Relative permeability curves for brine (empty symbols) and oil (dark symbols) before and after (a) nanoparticle and (b) NSP flood (0.1 wt% SiO2 nanoparticles were used in the nanofluids) at 30 °C (from Sharma et al., 2016).

One of the problems in the area of nanofluid EOR is that it is unclear if the observed effect has been due to the stabilizers (surfactants in many cases), the nanoparticles, or a combination of both. Hu et al. (2016) conducted experiments in order to distinguish the effects of rutile TiO2 nanoparticle-assisted brine flooding on EOR. They synthesized rutile ellipsoid TiO2 nanoparticles for brine flooding of water-wet Berea sandstone cores and examined the relative contributions from the stabilizer and the nanoparticles of different concentrations to the modified flooding results.

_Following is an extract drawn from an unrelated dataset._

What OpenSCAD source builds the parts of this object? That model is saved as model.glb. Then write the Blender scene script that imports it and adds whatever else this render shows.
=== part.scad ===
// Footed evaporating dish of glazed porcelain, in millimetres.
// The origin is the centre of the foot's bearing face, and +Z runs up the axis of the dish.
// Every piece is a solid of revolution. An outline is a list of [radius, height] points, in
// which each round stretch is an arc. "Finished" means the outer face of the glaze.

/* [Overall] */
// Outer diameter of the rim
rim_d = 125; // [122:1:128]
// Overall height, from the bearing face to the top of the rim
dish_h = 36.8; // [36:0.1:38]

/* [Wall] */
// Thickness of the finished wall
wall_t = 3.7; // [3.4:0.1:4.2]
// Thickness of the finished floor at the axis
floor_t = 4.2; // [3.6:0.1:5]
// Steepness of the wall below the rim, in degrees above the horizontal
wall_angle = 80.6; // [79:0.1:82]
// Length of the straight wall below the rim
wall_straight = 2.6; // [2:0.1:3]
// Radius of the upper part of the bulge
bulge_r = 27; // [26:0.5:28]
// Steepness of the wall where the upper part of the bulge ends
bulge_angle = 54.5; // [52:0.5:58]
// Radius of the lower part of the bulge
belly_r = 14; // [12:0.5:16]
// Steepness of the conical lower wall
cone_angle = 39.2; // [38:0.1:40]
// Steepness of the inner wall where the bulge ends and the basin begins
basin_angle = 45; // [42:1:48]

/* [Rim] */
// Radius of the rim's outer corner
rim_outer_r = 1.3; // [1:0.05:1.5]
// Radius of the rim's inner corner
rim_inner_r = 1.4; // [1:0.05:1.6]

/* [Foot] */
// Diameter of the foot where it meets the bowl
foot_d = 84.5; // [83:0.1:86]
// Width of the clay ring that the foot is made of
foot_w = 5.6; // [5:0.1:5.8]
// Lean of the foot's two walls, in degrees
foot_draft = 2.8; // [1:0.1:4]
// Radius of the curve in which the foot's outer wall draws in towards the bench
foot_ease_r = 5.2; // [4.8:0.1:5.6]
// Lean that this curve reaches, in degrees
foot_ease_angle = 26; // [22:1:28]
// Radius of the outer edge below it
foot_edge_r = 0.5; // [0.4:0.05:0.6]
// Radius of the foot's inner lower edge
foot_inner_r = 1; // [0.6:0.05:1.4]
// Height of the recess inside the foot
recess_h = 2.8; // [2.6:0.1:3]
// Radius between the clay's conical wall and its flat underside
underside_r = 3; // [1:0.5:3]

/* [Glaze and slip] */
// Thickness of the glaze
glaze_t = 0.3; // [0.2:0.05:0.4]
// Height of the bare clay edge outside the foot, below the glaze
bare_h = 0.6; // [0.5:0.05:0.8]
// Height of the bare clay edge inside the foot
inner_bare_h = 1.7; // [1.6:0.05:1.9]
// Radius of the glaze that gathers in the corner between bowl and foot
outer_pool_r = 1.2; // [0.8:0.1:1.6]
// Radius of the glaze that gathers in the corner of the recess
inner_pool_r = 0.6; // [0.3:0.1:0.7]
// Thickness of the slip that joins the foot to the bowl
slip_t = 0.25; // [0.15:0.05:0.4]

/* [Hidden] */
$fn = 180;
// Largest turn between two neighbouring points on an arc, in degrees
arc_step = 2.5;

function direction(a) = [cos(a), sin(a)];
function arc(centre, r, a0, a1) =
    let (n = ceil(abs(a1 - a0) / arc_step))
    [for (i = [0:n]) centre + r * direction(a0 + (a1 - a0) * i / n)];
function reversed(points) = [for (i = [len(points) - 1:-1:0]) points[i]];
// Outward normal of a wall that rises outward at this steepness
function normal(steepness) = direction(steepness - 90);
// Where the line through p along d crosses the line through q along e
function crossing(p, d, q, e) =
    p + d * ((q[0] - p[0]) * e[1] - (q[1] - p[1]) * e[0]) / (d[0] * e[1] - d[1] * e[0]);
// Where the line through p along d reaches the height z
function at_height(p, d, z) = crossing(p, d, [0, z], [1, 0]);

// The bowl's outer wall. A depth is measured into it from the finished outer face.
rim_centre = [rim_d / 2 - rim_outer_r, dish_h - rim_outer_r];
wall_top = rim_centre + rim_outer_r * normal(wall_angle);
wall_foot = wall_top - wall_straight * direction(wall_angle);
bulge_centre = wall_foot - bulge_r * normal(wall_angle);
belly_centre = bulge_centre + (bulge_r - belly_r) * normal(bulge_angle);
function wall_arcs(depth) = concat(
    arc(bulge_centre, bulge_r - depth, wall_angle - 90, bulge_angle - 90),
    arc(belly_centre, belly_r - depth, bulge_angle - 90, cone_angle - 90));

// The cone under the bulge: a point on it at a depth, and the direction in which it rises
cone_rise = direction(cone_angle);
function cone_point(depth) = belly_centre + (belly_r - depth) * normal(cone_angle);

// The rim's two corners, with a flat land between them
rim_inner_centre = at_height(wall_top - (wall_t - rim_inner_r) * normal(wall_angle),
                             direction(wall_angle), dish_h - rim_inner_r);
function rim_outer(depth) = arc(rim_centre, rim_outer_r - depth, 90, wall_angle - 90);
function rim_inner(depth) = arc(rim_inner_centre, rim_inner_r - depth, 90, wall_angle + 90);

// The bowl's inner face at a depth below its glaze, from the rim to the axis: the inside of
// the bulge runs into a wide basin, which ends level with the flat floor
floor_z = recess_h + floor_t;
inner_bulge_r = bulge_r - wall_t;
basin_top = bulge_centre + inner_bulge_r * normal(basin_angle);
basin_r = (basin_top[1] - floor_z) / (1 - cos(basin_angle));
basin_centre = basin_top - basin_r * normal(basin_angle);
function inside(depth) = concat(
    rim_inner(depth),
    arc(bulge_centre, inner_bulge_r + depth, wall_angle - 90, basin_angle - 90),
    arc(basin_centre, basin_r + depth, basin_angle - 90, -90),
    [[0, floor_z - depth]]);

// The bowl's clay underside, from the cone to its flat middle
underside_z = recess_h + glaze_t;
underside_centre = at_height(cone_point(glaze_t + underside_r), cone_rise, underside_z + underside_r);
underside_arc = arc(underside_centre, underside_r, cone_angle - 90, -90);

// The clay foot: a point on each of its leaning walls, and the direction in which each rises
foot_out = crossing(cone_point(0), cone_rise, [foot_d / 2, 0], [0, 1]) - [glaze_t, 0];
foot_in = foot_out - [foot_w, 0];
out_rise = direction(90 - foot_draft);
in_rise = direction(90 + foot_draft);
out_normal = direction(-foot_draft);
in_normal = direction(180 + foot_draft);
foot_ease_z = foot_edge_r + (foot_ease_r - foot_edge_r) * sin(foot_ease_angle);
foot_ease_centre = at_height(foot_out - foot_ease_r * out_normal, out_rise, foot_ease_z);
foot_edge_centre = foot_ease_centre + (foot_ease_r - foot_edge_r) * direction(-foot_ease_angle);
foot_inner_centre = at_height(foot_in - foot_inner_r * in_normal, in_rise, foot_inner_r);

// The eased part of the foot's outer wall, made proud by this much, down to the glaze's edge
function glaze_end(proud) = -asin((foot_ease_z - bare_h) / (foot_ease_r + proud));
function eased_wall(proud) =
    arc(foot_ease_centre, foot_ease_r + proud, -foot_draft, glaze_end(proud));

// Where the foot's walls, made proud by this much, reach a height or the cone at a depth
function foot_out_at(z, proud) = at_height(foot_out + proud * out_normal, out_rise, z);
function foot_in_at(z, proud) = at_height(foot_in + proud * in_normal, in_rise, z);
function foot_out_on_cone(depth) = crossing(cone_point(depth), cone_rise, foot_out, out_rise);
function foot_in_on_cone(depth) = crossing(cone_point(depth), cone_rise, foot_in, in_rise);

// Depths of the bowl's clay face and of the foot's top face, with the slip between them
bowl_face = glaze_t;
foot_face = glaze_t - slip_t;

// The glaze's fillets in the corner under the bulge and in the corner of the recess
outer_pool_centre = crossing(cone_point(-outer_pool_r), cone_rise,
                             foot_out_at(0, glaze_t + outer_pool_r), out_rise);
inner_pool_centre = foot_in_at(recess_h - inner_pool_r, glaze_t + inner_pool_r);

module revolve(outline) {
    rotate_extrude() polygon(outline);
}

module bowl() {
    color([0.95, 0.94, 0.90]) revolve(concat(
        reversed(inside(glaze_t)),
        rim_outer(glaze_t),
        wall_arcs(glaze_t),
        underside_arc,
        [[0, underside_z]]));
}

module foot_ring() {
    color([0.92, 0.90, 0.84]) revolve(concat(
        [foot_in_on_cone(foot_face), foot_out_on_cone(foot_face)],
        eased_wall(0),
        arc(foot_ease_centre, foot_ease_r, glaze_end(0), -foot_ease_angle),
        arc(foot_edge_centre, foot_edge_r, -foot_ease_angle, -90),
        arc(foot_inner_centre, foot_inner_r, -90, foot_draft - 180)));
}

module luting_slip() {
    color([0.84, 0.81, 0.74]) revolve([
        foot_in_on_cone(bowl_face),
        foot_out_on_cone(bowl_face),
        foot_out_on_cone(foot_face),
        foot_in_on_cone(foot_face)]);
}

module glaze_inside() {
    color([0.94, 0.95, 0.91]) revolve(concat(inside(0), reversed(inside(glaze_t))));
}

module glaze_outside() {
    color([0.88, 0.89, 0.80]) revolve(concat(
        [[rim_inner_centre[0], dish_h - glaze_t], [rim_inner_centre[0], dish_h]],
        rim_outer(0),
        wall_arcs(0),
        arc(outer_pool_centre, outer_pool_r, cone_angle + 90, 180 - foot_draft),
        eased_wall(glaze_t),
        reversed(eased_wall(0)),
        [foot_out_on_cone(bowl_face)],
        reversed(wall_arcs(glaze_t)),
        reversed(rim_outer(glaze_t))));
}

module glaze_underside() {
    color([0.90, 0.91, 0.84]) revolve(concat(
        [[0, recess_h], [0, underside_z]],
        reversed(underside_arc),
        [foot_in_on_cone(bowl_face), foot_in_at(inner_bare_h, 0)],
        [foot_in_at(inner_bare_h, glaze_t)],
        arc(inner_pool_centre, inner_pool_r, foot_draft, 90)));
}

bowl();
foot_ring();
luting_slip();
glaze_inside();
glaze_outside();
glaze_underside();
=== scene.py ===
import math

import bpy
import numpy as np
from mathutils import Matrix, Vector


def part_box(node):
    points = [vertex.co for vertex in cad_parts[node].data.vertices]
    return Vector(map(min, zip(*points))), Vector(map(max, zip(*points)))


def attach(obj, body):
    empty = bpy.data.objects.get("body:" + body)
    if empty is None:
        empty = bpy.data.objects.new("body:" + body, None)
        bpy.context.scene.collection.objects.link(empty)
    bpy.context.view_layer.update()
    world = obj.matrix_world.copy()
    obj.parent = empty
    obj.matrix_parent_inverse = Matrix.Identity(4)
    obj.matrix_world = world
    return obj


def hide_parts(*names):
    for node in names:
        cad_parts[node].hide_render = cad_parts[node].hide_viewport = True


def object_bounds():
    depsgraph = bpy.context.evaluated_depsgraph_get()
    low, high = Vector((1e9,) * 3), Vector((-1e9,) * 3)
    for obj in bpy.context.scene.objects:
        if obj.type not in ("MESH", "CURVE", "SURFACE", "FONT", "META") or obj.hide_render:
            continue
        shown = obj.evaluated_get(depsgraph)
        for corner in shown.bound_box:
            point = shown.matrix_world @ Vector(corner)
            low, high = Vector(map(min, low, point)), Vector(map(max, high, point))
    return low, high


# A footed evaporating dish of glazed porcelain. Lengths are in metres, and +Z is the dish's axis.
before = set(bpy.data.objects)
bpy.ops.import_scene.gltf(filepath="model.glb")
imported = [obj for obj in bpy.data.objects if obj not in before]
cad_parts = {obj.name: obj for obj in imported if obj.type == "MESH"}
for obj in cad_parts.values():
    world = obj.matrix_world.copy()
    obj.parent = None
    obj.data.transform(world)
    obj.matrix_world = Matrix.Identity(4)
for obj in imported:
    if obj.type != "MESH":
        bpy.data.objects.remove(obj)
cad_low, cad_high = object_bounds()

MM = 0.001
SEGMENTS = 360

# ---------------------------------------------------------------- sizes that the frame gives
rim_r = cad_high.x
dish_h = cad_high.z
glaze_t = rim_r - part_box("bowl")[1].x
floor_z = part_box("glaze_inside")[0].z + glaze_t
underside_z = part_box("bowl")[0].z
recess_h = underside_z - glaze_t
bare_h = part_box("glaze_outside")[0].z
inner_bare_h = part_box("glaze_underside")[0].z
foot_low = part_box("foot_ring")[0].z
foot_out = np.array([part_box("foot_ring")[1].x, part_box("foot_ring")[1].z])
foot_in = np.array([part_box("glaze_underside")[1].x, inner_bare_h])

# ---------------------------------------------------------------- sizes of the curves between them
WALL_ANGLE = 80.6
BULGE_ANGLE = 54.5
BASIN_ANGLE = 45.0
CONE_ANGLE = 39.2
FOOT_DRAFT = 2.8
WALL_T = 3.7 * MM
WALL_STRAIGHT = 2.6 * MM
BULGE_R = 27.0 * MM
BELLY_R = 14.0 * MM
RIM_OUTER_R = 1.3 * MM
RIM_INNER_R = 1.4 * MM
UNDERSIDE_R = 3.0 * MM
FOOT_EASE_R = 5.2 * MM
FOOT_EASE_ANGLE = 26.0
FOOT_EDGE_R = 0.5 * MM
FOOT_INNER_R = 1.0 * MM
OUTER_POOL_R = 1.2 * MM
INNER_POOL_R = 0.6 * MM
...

Hu et al. (2016) observed that adding the 0.3 wt% stabilizer of trisodium citrate dihydrate (SCD) reduced the viscosity of brine significantly and increased the IFT slightly, but the effective viscosity was almost unchanged after the addition of 10–500 ppm nanoparticles. This might be because of the small particle concentration. The effect of nanoparticles on IFT was not monotonic while the variation was small, having a maximum value of 49.0 ± 0.8 mN/m at 50 ppm and a minimum of 44.5 ± 0.4 mN/m at 500 ppm (Figs. 27a and 27b). Note that the IFT at 50 ppm of nanoparticles was greater than that (about 47.5 mN/m) of brine/oil. Hu et al. (2016) did not explain the reason or mechanism behind this observation. The addition of nanoparticles decreases the IFT in many cases (Suleimanov et al., 2011; Zhang et al., 2014a; Moradi et al., 2015).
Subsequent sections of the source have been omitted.